Do conversations stay on surface matters while dreams, fears, and daily emotional weather go unmentioned? Does one partner feel lonelier with the other than when alone? Are struggles met with solutions only, never with empathy or simple presence? In our case, these patterns were invisible until the distance felt normal. Young couples, check yourselves honestly. Sit together this weekend, away from phones, and ask: “When did we last feel truly seen by each other?” The answer may surprise and humble you.
Second, understand that this neglect often travels from our own childhoods.
Many of us grew up in homes where love was shown through food, school fees, and discipline but rarely through words of affirmation or emotional availability. We brought that template into marriage without realizing it but breaking the cycle requires intention. It means learning to name feelings and inviting your partner to do the same without judgment. For men especially, our culture celebrates strength and silence; true strength now includes the courage to be emotionally present. For women, it includes voicing needs clearly rather than expecting mind-reading, which no one masters.
Third, create small structures of connection that fit real life.

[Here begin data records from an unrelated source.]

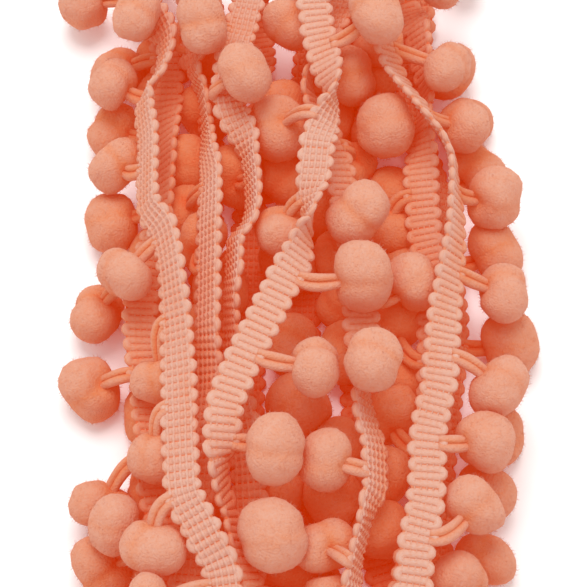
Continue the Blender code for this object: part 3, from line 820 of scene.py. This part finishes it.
@dataclass(frozen=True)
class WovenYarns:
    """The yarns of the tape: one bulky filling yarn to and fro, bound by thin yarns.

    The binders bulge in small beads on the stitched face and lie tight on the ribbed one.
    """

    rib_pitch: float = 1.375
    yarn_half_width: float = 0.74
    yarn_half_height: float = 0.56
    yarn_roundness: float = 0.75
    turn_half_width: float = 0.79
    columns: tuple[float, ...] = (-2.1, -1.05, 0.0, 1.05, 2.1)
    pinch_width: float = 0.3
    pinch_sink: float = 0.2
    yarn_sides: int = 8
    turn_steps: int = 4
    edge_wander: float = 0.1
    edge_wander_limits: tuple[float, float] = (-0.2, 0.12)
    rib_wander: float = 0.05
    rib_wander_most: float = 0.1
    # Painted shade on the sides of each rib and where a binder presses in.
    side_shade: float = 0.34
    pinch_shade: float = 0.16
    binder_overlap: float = 0.4
    binder_sway: float = 0.05
    binder_sway_turn: float = 0.9
    binder_sway_starts: float = 6.0
    binders: tuple[Binder, ...] = (PLUMP_BINDER, TIGHT_BINDER)

    def ribs(self, stretch: Stretch) -> tuple[Array, int]:
        """Places of the ribs, so that each loop is drawn from a turn at the pompom edge.

        Between two neighbouring marks (the start, the loops, the end) the ribs are even, and
        from loop to loop their number is even, so that the turns keep their side.

        Args:
            stretch: The run's stretch of tape.

        Returns:
            The places, and how many ribs come before the first loop.
        """
        marks = np.concatenate([[stretch.start], stretch.loops, [stretch.end]])
        gaps = np.diff(marks)
        counts = np.maximum(np.round(gaps / self.rib_pitch), 1).astype(int)
        counts[1:-1] = 2 * np.round(gaps[1:-1] / self.rib_pitch / 2)
        places = [mark + gap * (np.arange(count) + 0.5) / count
                  for mark, gap, count in zip(marks[:-1], gaps, counts)]
        return np.concatenate(places), int(counts[0])

    def crossing(self) -> Array:
        """Places across the tape where a crossing yarn is cut: at and between the binders."""
        return np.linspace(self.columns[0], self.columns[-1], 2 * len(self.columns) - 1)

    def pinch(self, across: Array) -> Array:
        """How far the binders press in at places across the tape: a bell about each column."""
        away = (across[..., None] - np.array(self.columns)) / self.pinch_width
        return np.exp(-away ** 2).sum(axis=-1)

    def filling(self, stretch: Stretch, rng: Draws) -> Surface:
        """The filling yarn: a flat tube to and fro, with a half-round turn at each edge.

        On the tape's plane rib k crosses at its own place, from one side to the other. Its turn
        is the half circle about the middle between ribs k and k + 1, with half their distance
        as radius. The tube is an ellipse with full shoulders, pressed in where a binder crosses
        it: both of its coordinates are raised to a power under one.

        Args:
            stretch: The run's stretch of tape.
            rng: Random numbers of this run.

        Returns:
            The closed yarn.
        """
        ribs, before = self.ribs(stretch)
        count = len(ribs)
        most = self.rib_wander_most
        ribs = ribs + rng.normal(0.0, self.rib_wander, count).clip(-most, most)
        side = np.where((before - 1 - np.arange(count)) % 2 == 0, 1.0, -1.0)[:, None]
        crossing = self.crossing()
        angle = np.linspace(0.0, math.pi, self.turn_steps + 2)[1:-1]
        following = np.append(ribs[1:], ribs[-1] + self.rib_pitch)
        middle, radius = (ribs + following)[:, None] / 2, (following - ribs)[:, None] / 2
        reach = SIZES.width / 2 - self.turn_half_width - radius
        wander = rng.normal(0.0, self.edge_wander, (count, 1))
        reach = reach + wander.clip(*self.edge_wander_limits)
        at = np.concatenate([np.repeat(ribs[:, None], len(crossing), axis=1),
                             middle - radius * np.cos(angle)], axis=1)
        across = np.concatenate([side * crossing + np.zeros((count, 1)),
                                 side * (reach + radius * np.sin(angle))], axis=1)
        at, across = at.ravel()[:-self.turn_steps], across.ravel()[:-self.turn_steps]
        ahead = unit(np.stack([np.gradient(at), np.gradient(across)], axis=1))
        length = np.concatenate([[0.0], np.cumsum(np.hypot(np.diff(at), np.diff(across)))])
        pinch = self.pinch(across)
        turning = np.abs(ahead[:, 0]) * (self.turn_half_width - self.yarn_half_width)
        width = (self.yarn_half_width + turning)[:, None]
        height = (self.yarn_half_height * (1.0 - self.pinch_sink * pinch))[:, None]
        cosine, sine = (np.sign(part) * np.abs(part) ** self.yarn_roundness
                        for part in circle(self.yarn_sides))
        grid = stretch.way.lay(at[:, None] - ahead[:, 1:] * width * cosine,
                               across[:, None] + ahead[:, :1] * width * cosine, height * sine)
        strand = np.stack([np.repeat(length[:, None], self.yarn_sides, axis=1),
                           width * cosine, height * sine], axis=-1)
        # Painted shade: darker on the sides of the yarn, where neighbouring ribs meet, and where a
        # binder presses it in.
        groove_shade = cosine ** 2 * self.side_shade + self.pinch_shade * pinch[:, None]
        return tube(grid, strand, np.clip(groove_shade, 0.0, 1.0))

    def binding(self, stretch: Stretch, column: float, binder: Binder, rng: Draws) -> Surface:
        """One binding yarn: a thin tube along the tape, up over each rib and down between.

        At rib count q its height is base + wave * cos(2 pi q), so it is highest on the ribs,
        and its thickness grows there by the bulge in the same way.

        Args:
            stretch: The run's stretch of tape.
            column: Its place across the tape.
            binder: Its kind.
            rng: Random numbers of this run.

        Returns:
            The closed yarn.
        """
        ribs, _ = self.ribs(stretch)
        count = len(ribs)
        number = np.linspace(-self.binder_overlap, count - 1 + self.binder_overlap,
                             count * binder.steps)
        known = np.concatenate([[-1.0], np.arange(count), [count]])
        places = np.concatenate([[ribs[0] - self.rib_pitch], ribs, [ribs[-1] + self.rib_pitch]])
        at = np.clip(np.interp(number, known, places), stretch.start, stretch.end)
        begun = rng.uniform(0.0, self.binder_sway_starts)
        middle = column + self.binder_sway * np.sin(number * self.binder_sway_turn + begun)
        rise = np.cos(2.0 * math.pi * number)[:, None]
        radius = binder.radius * (1.0 + binder.bulge * rise) * binder.face.value
        cosine, sine = circle(binder.sides)
        across, above = sine * radius, -cosine * radius
        height = binder.face.value * (binder.height + binder.wave * rise)
        at = np.broadcast_to(at[:, None], across.shape)
        grid = stretch.way.lay(at, middle[:, None] + across, height + above)
        strand = np.stack([at, across, above], axis=-1)
        return tube(grid, strand, np.full(at.shape, binder.groove_shade))

    def surface(self, stretch: Stretch, rng: Draws) -> Surface:
        """All yarns of a run: the filling yarn, and the binders of both faces.

        Args:
            stretch: The run's stretch of tape.
            rng: Random numbers of this run.

        Returns:
            The yarns as one surface.
        """
        parts = [self.filling(stretch, rng)]
        parts.extend(self.binding(stretch, column, binder, rng)
                     for column in self.columns for binder in self.binders)
        return Surface.joined(parts)


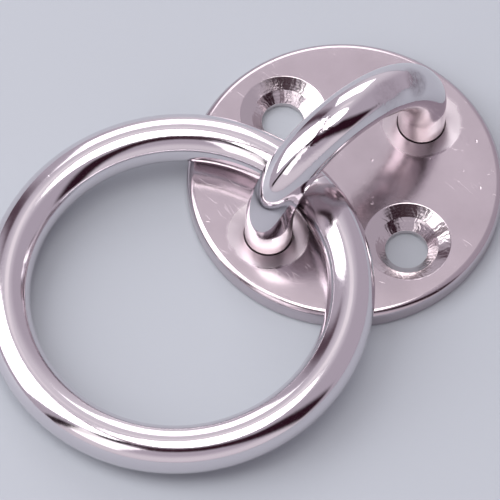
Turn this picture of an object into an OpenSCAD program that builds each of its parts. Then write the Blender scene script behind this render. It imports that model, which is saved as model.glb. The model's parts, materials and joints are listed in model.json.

It does not require expensive date nights. It can be ten minutes each evening sharing highs and lows of the day. It can be praying together about worries instead of carrying them solo. It can be noticing when your partner seems withdrawn and choosing curiosity over irritation: “You seem heavy today. Talk to me?” In the middle of power outages, school runs, and side hustles, these moments become the glue. We learned late, but better late than never. Our children benefited from watching us repair.
Finances tie in here too, because money stress is a major trigger for withdrawal. When bills pile up, many husbands retreat into “hustle mode,” leaving wives to manage the emotional fallout. Talk openly about money fears. Make joint plans and turn financial pressure into a team challenge rather than a reason for distance. A marriage where one person carries all the worry is already leaning toward neglect.
Emotional neglect is a silent destroyer precisely because it looks like normal life until it is not. It will erode respect, intimacy, trust, and eventually the marriage itself if left unchecked. But the beautiful truth is that it can be reversed with honesty, small consistent actions, and the humility to learn new ways. No couple is doomed by their past or their culture; we are all capable of growth.
If you are young and married or planning to be, hear this from two old people who nearly lost it all: Stop emotional neglect now.
Turn toward each other before the distance becomes the new normal.
Your marriage, your children, and your peace of mind are worth the effort.